Let me start by thanking the organisers of this conference for inviting me. I am also pleased to see Mr Jean-Francois Lambert as the Chair for this session. He is an active member of the WTO Expert Group on Trade Finance which monitors global trade finance developments and we benefit from his insights, as well as from other prominent players of the trade finance community.

This conference is timely for us in the WTO, for two reasons: first because we are in the process of finalising our annual flagship publication, the World Trade Report 2010, whose theme will be “Trade in Natural Resources: Challenges in Global Governance”. We will therefore keenly follow your discussions here. Second, trade finance will be on the menu of the G-20 summit in Toronto later this month. This would be a good moment to review progress on the support package on trade finance that the G-20 London summit set up last year and try to further focus it on trade finance providers and traders that need it the most.

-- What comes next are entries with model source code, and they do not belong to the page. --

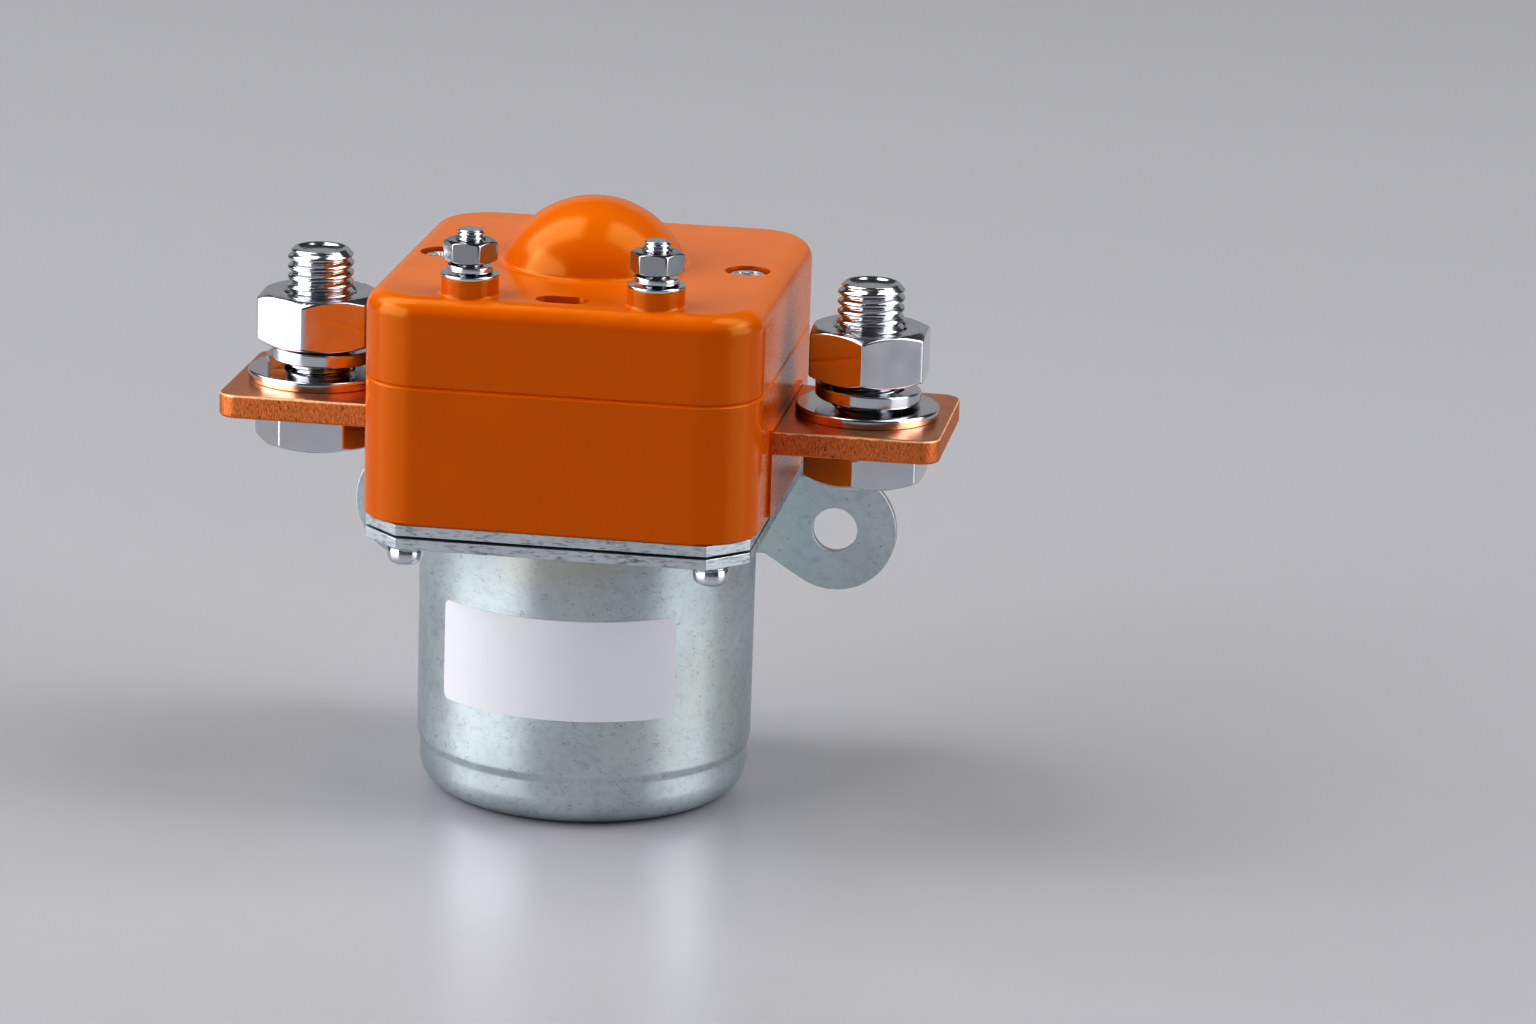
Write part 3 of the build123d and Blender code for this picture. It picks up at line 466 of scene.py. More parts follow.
def corner(centre_r, centre_z, radius, start_deg, stop_deg, steps=4):
    """Points of an arc in a profile."""
    turns = [math.radians(start_deg + (stop_deg - start_deg) * i / steps) for i in range(steps + 1)]
    return [(centre_r + radius * math.cos(t), centre_z + radius * math.sin(t)) for t in turns]


def hexagon_rays(flats, rounding, flat_steps=14, corner_steps=4):
    """(angle, radius) round a hexagon with rounded corners, one corner towards -Y."""
    apothem = flats / 2
    reach = (apothem - rounding) / math.cos(math.pi / 6)
    last_flat = math.atan2(reach * math.sin(math.pi / 6), apothem)
    rays = []
    for side in range(6):
        middle = side * math.pi / 3
        for step in range(flat_steps + 1):
            turn = last_flat * (2 * step / flat_steps - 1)
            rays.append((middle + turn, apothem / math.cos(turn)))
        for step in range(1, corner_steps):
            off = (math.pi / 6 - last_flat) * (2 * step / corner_steps - 1)
            across = reach * math.sin(off)
            rays.append((middle + math.pi / 6 + off,
                         reach * math.cos(off) + math.sqrt(rounding**2 - across**2)))
    return rays


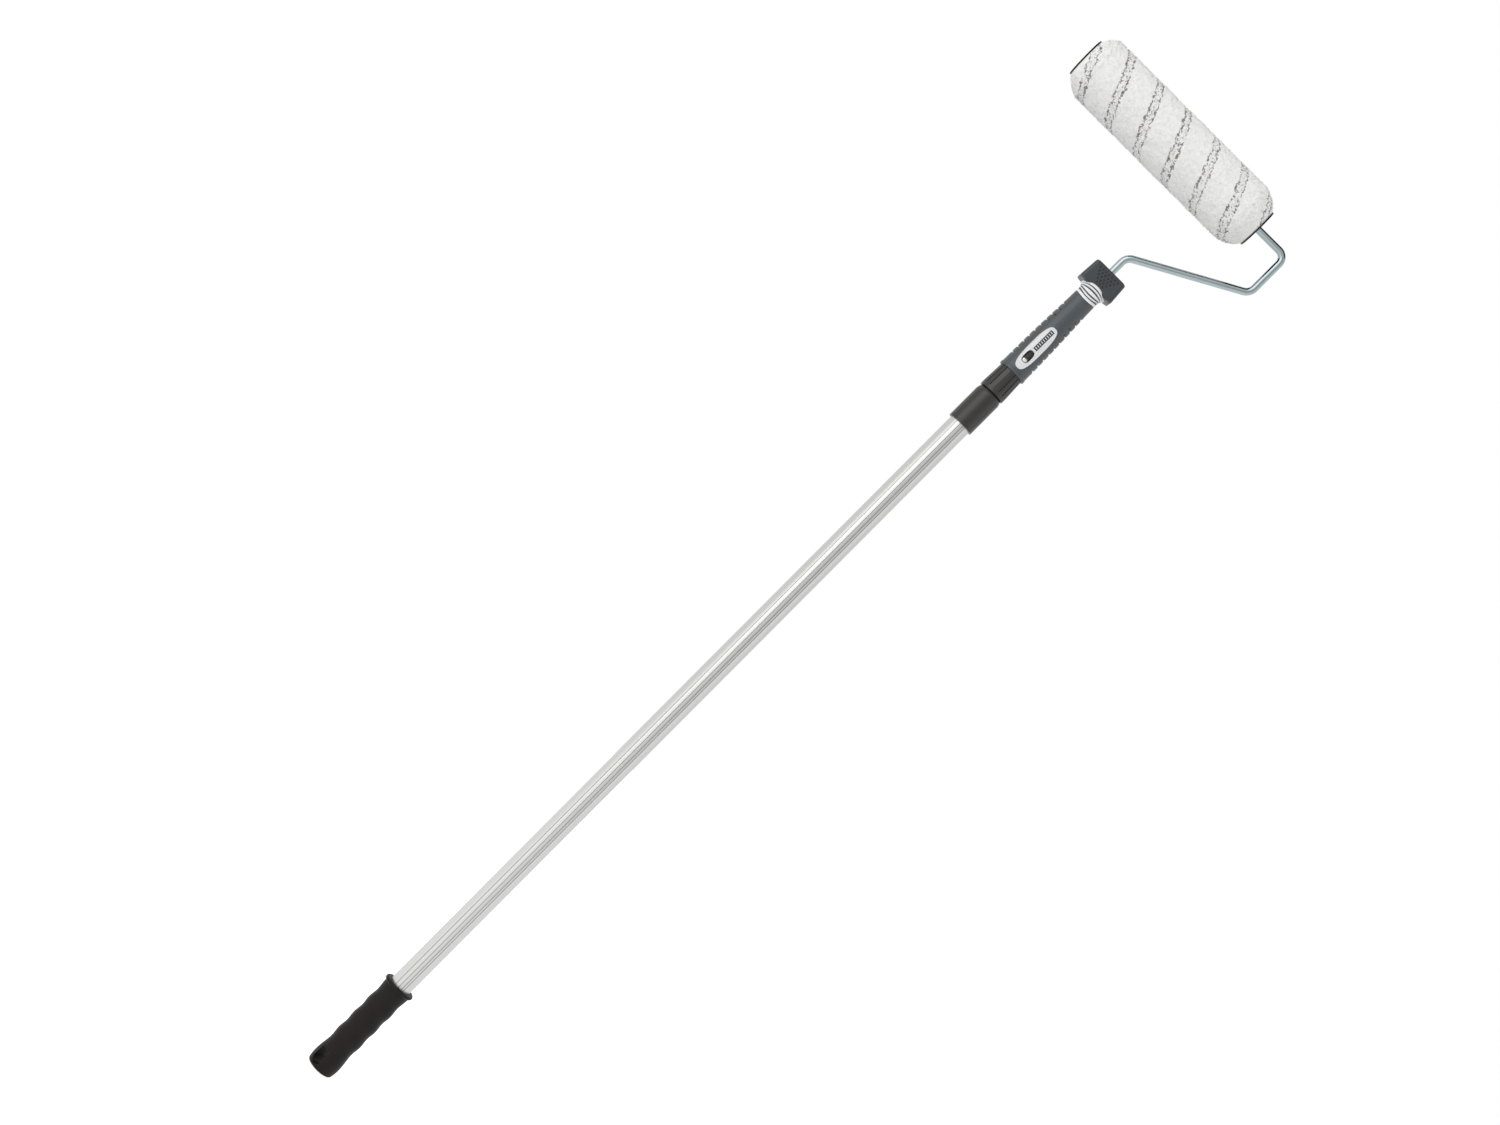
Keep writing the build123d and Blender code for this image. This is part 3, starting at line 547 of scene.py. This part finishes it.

While the majority of you here engage in the financial trading of commodities, at the WTO, our members engage in setting and implementing the rules that govern global trade; that includes indeed trade in commodities. So I guess, one can say we are serving a similar purpose, which is to make trade possible, to ensure that the transmission belt between demand and supply works smoothly.

The global commodity trade is an important component of WTO members' exports, particularly the developing and emerging economies among them.

Trade in natural resources represents an important and growing share of world trade. In 2008, at the height of commodity prices, this share was around 24 per cent of total global merchandise trade in dollar terms. This includes of course trade in oil and fuels, minerals and food commodities.

It is also worth noting that in the global financial markets, commodities are now recognised as a major asset class, making up approximately 15 per cent of banks' fixed income revenues. According to recent research by Citigroup analysts, bank revenues from trading are expected to be 15 per cent to 20 per cent down from 2009, with commodities being the only sector with expected growth.

For developing countries, commodities, including cotton cocoa, minerals and so forth represent a significant share of their exports and in some economies in Africa and the Caribbean this share is as high as 80 per cent.